## Task statement:
Pick out the lines below with "joints" and list them.

## Data excerpt:
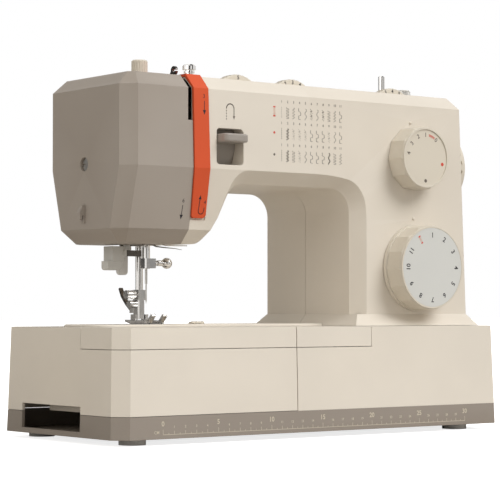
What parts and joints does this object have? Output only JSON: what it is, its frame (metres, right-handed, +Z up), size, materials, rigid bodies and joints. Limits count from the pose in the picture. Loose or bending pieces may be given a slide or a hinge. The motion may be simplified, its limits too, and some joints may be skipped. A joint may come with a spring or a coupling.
{
  "type": "sewing machine",
  "caption": "Domestic free-arm sewing machine with front dials, a taupe face cover with an orange thread trim, a needle area and a sliding accessory box.",
  "frame": {"origin": "middle of the bounding box at floor level, under the feet", "axes": "+X along the bed towards the handwheel, +Y away from the person sewing, +Z up"},
  "size_m": [0.387, 0.165, 0.297],
  "materials": {
    "cream_plastic": "satin",
    "taupe_plastic": "satin",
    "orange_plastic": "satin",
    "grey_disc": "satin",
    "dark_plastic": "satin",
    "white_plastic": "satin",
    "rubber": "matte",
    "black_rubber": "matte",
    "chrome": "polished",
    "steel": "brushed",
    "cast_alloy": "matte",
    "clear_plastic": "gloss"
  },
  "bodies": {
    "machine": {"rubber_feet": "rubber", "base_tray": "taupe_plastic", "base_cover": "cream_plastic", "bed_front_cover": "cream_plastic", "power_inlet": "dark_plastic", "free_arm": "cream_plastic", "shuttle_door": "cream_plastic", "needle_plate": "steel", "shuttle_race": "steel", "bobbin_case": "steel", "cast_frame": "cast_alloy", "motor_body": "cast_alloy", "motor_belt": "black_rubber", "face_cover": "taupe_plastic", "face_screw": "steel", "thread_cutter": "taupe_plastic", "thread_trim": "orange_plastic", "front_shell": "cream_plastic", "rear_shell": "cream_plastic", "lever_pocket": "cream_plastic", "thread_stud": "chrome", "winder_stop": "clear_plastic"},
    "drive": {"main_shaft": "steel", "crank_disc": "steel", "handwheel": "cream_plastic"},
    "needle_link": {"needle_rod": "steel"},
    "shuttle_link": {"shuttle_rod": "steel"},
    "motor_drive": {"motor_rotor": "steel"},
    "needle_group": {"needle_bar": "chrome", "needle_clamp": "chrome", "clamp_screw": "chrome", "needle": "steel"},
    "take_up": {"take_up_lever": "chrome"},
    "lower_drive": {"lower_shaft": "steel"},
    "hook": {"shuttle_hook": "steel"},
    "bobbin_body": {"bobbin": "steel"},
    "presser": {"presser_bar": "chrome", "presser_spring": "steel", "foot_holder": "chrome", "presser_screw": "chrome"},
    "foot": {"presser_foot": "chrome"},
    "release": {"foot_release_lever": "chrome"},
    "lifter": {"lifter_lever": "white_plastic"},
    "threader_body": {"threader": "taupe_plastic"},
    "knob": {"pressure_knob": "cream_plastic"},
    "tension": {"tension_dial": "cream_plastic"},
    "width": {"width_dial": "cream_plastic"},
    "balance": {"balance_dial": "cream_plastic"},
    "length": {"length_dial": "cream_plastic"},
    "pattern": {"pattern_dial": "cream_plastic", "pattern_disc": "grey_disc"},
    "reverse": {"reverse_lever": "taupe_plastic"},
    "winder": {"winder_carriage": "steel"},
    "spindle": {"winder_spindle": "chrome"},
    "spool": {"spool_pin": "steel"},
    "switch": {"power_switch": "dark_plastic"},
    "box": {"accessory_box": "cream_plastic"},
    "lid": {"box_lid": "cream_plastic"},
    "drop_slider": {"drop_feed_slider": "dark_plastic"},
    "feed": {"feed_dog": "steel"}
  },
  "joints": [
    {"name": "handwheel_spin", "type": "hinge", "parent": "machine", "child": "drive", "pos_m": [0.18, -0.0025, 0.2188], "axis": [1, 0, 0], "continuous": true},
    {"name": "needle_rod_turn", "type": "hinge", "parent": "drive", "child": "needle_link", "pos_m": [-0.1074, -0.0025, 0.2338], "axis": [1, 0, 0], "continuous": true},
    {"name": "shuttle_rod_turn", "type": "hinge", "parent": "drive", "child": "shuttle_link", "pos_m": [0.0945, -0.0025, 0.2128], "axis": [1, 0, 0], "continuous": true},
    {"name": "motor_spin", "type": "hinge", "parent": "machine", "child": "motor_drive", "pos_m": [0.1535, -0.045, 0.036], "axis": [1, 0, 0], "continuous": true},
    {"name": "needle_bar_slide", "type": "slide", "parent": "machine", "child": "needle_group", "axis": [0, 0, -1], "range_m": [0, 0.03]},
    {"name": "take_up_swing", "type": "hinge", "parent": "machine", "child": "take_up", "pos_m": [-0.1148, -0.012, 0.24], "axis": [1, 0, 0], "range_deg": [0, 46]},
    {"name": "lower_shaft_rock", "type": "hinge", "parent": "machine", "child": "lower_drive", "pos_m": [0, 0.02, 0.06], "axis": [-1, 0, 0], "range_deg": [0, 200]},
    {"name": "hook_rock", "type": "hinge", "parent": "machine", "child": "hook", "pos_m": [-0.1148, 0, 0.06], "axis": [0, -1, 0], "range_deg": [0, 200]},
    {"name": "bobbin_spin", "type": "hinge", "parent": "machine", "child": "bobbin_body", "pos_m": [-0.1148, -0.0145, 0.06], "axis": [0, 1, 0], "continuous": true},
    {"name": "presser_lift", "type": "slide", "parent": "machine", "child": "presser", "axis": [0, 0, 1], "range_m": [0, 0.006], "deforming": ["presser_spring"]},
    {"name": "foot_tilt", "type": "hinge", "parent": "presser", "child": "foot", "pos_m": [-0.1148, 0.0065, 0.0925], "axis": [-1, 0, 0], "range_deg": [0, 8]},
    {"name": "foot_release", "type": "hinge", "parent": "presser", "child": "release", "pos_m": [-0.1148, 0.0135, 0.0975], "axis": [1, 0, 0], "range_deg": [0, 10], "stiffness_Nm_per_rad": 0.02},
    {"name": "lifter_swing", "type": "hinge", "parent": "machine", "child": "lifter", "pos_m": [-0.118, 0.02, 0.152], "axis": [1, 0, 0], "range_deg": [0, 70]},
    {"name": "threader_slide", "type": "slide", "parent": "machine", "child": "threader_body", "axis": [0, 0, -1], "range_m": [0, 0.03], "stiffness_N_per_m": 20, "springref_m": -0.01},
    {"name": "pressure_turn", "type": "hinge", "parent": "machine", "child": "knob", "pos_m": [-0.1148, 0.007, 0.28], "axis": [0, 0, 1], "continuous": true},
    {"name": "tension_turn", "type": "hinge", "parent": "machine", "child": "tension", "pos_m": [-0.0517, -0.0325, 0.257], "axis": [0, 1, 0], "range_deg": [-140, 140]},
    {"name": "width_turn", "type": "hinge", "parent": "machine", "child": "width", "pos_m": [0.0026, -0.0325, 0.257], "axis": [0, 1, 0], "range_deg": [-140, 140]},
    {"name": "balance_turn", "type": "hinge", "parent": "machine", "child": "balance", "pos_m": [0.1083, -0.0325, 0.257], "axis": [0, 1, 0], "range_deg": [-140, 140]},
    {"name": "length_turn", "type": "hinge", "parent": "machine", "child": "length", "pos_m": [0.108, -0.068, 0.2211], "axis": [0, -1, 0], "range_deg": [-82, 181]},
    {"name": "pattern_turn", "type": "hinge", "parent": "machine", "child": "pattern", "pos_m": [0.1115, -0.07, 0.1322], "axis": [0, -1, 0], "continuous": true},
    {"name": "reverse_press", "type": "hinge", "parent": "machine", "child": "reverse", "pos_m": [-0.077, -0.015, 0.228], "axis": [1, 0, 0], "range_deg": [0, 12], "stiffness_Nm_per_rad": 0.5, "springref_deg": -8.59},
    {"name": "winder_shift", "type": "slide", "parent": "machine", "child": "winder", "axis": [1, 0, 0], "range_m": [0, 0.004]},
    {"name": "spindle_spin", "type": "hinge", "parent": "winder", "child": "spindle", "pos_m": [0.135, 0.0075, 0.28], "axis": [0, 0, 1], "continuous": true},
    {"name": "spool_pin_slide", "type": "slide", "parent": "machine", "child": "spool", "axis": [0, 0, 1], "range_m": [0, 0.045]},
    {"name": "switch_rock", "type": "hinge", "parent": "machine", "child": "switch", "pos_m": [0.178, -0.012, 0.043], "axis": [0, 1, 0], "range_deg": [0, 8]},
    {"name": "box_slide", "type": "slide", "parent": "machine", "child": "box", "axis": [-1, 0, 0], "range_m": [0, 0.175]},
    {"name": "lid_open", "type": "hinge", "parent": "box", "child": "lid", "pos_m": [-0.112, -0.0313, 0.083], "axis": [-1, 0, 0], "range_deg": [0, 80]},
    {"name": "drop_feed_slide", "type": "slide", "parent": "machine", "child": "drop_slider", "axis": [1, 0, 0], "range_m": [0, 0.006]},
    {"name": "feed_dog_drop", "type": "slide", "parent": "machine", "child": "feed", "axis": [0, 0, -1], "range_m": [0, 0.0025]}
  ],
  "couplings": [
    {"joint": "needle_rod_turn", "follows": "handwheel_spin", "ratio": -1},
    {"joint": "shuttle_rod_turn", "follows": "handwheel_spin", "ratio": -1},
    {"joint": "motor_spin", "follows": "handwheel_spin", "ratio": 3.25},
    {"joint": "take_up_swing", "follows": "needle_bar_slide", "rad_per_m": 26.761},
    {"joint": "lower_shaft_rock", "follows": "needle_bar_slide", "rad_per_m": 116.35},
    {"joint": "hook_rock", "follows": "needle_bar_slide", "rad_per_m": 116.35},
    {"joint": "lifter_swing", "follows": "presser_lift", "rad_per_m": 203.57},
    {"joint": "drop_feed_slide", "follows": "feed_dog_drop", "ratio": 2.4}
  ]
}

## Problem solution:
What parts and joints does this object have? Output only JSON: what it is, its frame (metres, right-handed, +Z up), size, materials, rigid bodies and joints. Limits count from the pose in the picture. Loose or bending pieces may be given a slide or a hinge. The motion may be simplified, its limits too, and some joints may be skipped. A joint may come with a spring or a coupling.
  "joints": [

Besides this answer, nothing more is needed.